Fundada por várias organizações, incluindo a Associação de Mulheres Contra a Violência e o Graal, a PpDM representa hoje uma rede de associações como a Inspiring Girls Portugal, a AMUCIP e a Associação Contra o Femicídio. No plano internacional, a plataforma detém Estatuto Consultivo Especial junto do Conselho Económico e Social da ONU e integra o Conselho Internacional das Mulheres.

Um padrão de processos e retaliações

O apoio da PpDM surge num contexto em que processos por difamação, movidos pelos acusados, se têm tornado frequentes, com o objetivo de proteger a sua imagem pública. Este tipo de prática, conhecido como “lawfare” (ou guerra jurídica), consiste em acionar processos contra acusadores e é apontado como uma estratégia de intimidação. No caso de Boaventura de Sousa Santos, o Coletivo de Vítimas considera que esta “guerra jurídica” é o centro do julgamento desta sexta-feira. Antes de iniciar a análise do caso, o tribunal procurará uma tentativa de conciliação, procedimento obrigatório nas ações de tutela de personalidade.

Boaventura, um dos fundadores do CES e um nome de renome internacional na área da sociologia, rejeita as acusações, alegando tratar-se de uma campanha mediática. Alega que as 13 mulheres que, em março deste ano, exigiram a sua retirada definitiva do CES estariam a atuar em conluio com meios de comunicação para o prejudicar. Nessa mesma altura, uma comissão independente, constituída pelo CES, concluiu que existiam “padrões de conduta de abuso de poder e assédio” no centro, fruto de uma hierarquia que facilitava o abuso.

No entanto, o relatório não identificou explicitamente os acusados, nem as vítimas. Perante estas conclusões, a direção do CES emitiu um pedido de desculpas às vítimas, enquanto o Colectivo de Vítimas exigiu a retirada de Boaventura do quadro de investigadores e a abertura de processos disciplinares contra os investigadores Bruno Sena Martins e Maria Paula Meneses.

Os nomes de Boaventura de Sousa Santos, Bruno Sena Martins e Maria Paula Meneses surgiram em público após o lançamento do artigo científico The walls spoke when no one else would, integrado na obra Sexual Misconduct in Academia, editada pela britânica Routledge. Neste artigo, três investigadoras relataram episódios de assédio sexual e moral, referindo ainda práticas de “extractivismo intelectual” num centro de investigação. Apesar de não identificarem os acusados nem o centro, os três académicos consideraram-se visados e reagiram publicamente.

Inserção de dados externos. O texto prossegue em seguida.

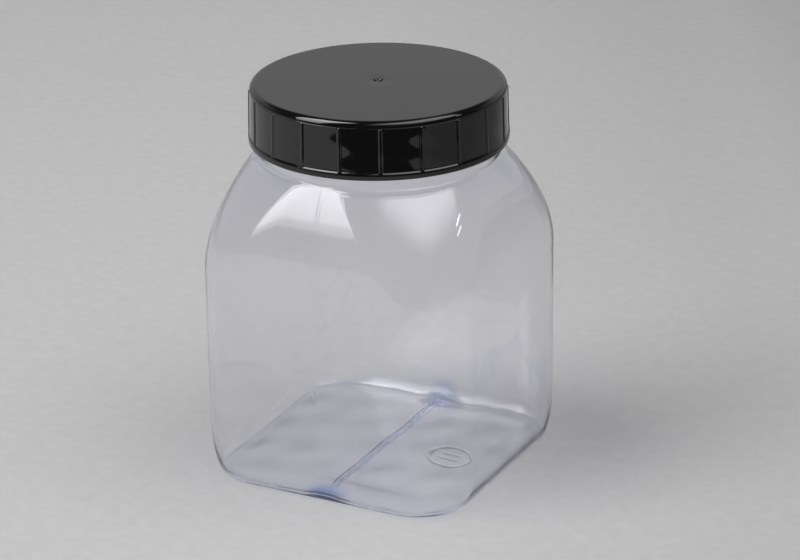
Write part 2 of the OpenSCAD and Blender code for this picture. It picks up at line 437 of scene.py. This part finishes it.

O caso de Boaventura chegou à justiça com 32 denúncias contra 14 membros do CES, incluindo 13 assinantes de uma carta pública que exigia a sua suspensão. Das quatro signatárias, Teresa Cunha, Sara Araújo, Élida Laurie e Eva Garcia-Chueca, investigadoras em Portugal, enfrentarão agora o processo de Boaventura por difamação, onde o sociólogo alega violação do seu direito ao bom-nome e à confidencialidade da correspondência. Advogados do sociólogo indicaram que pretendem alargar o processo às denunciantes residentes no estrangeiro. No entanto, decorre ainda uma investigação interna no CES e um inquérito no Ministério Público, onde Boaventura foi constituído arguido em julho para, segundo os seus advogados, “garantir um processo justo”.

Após ameaças legais, a editora Routledge suspendeu a venda do livro Sexual Misconduct in Academia, removendo-o do mercado.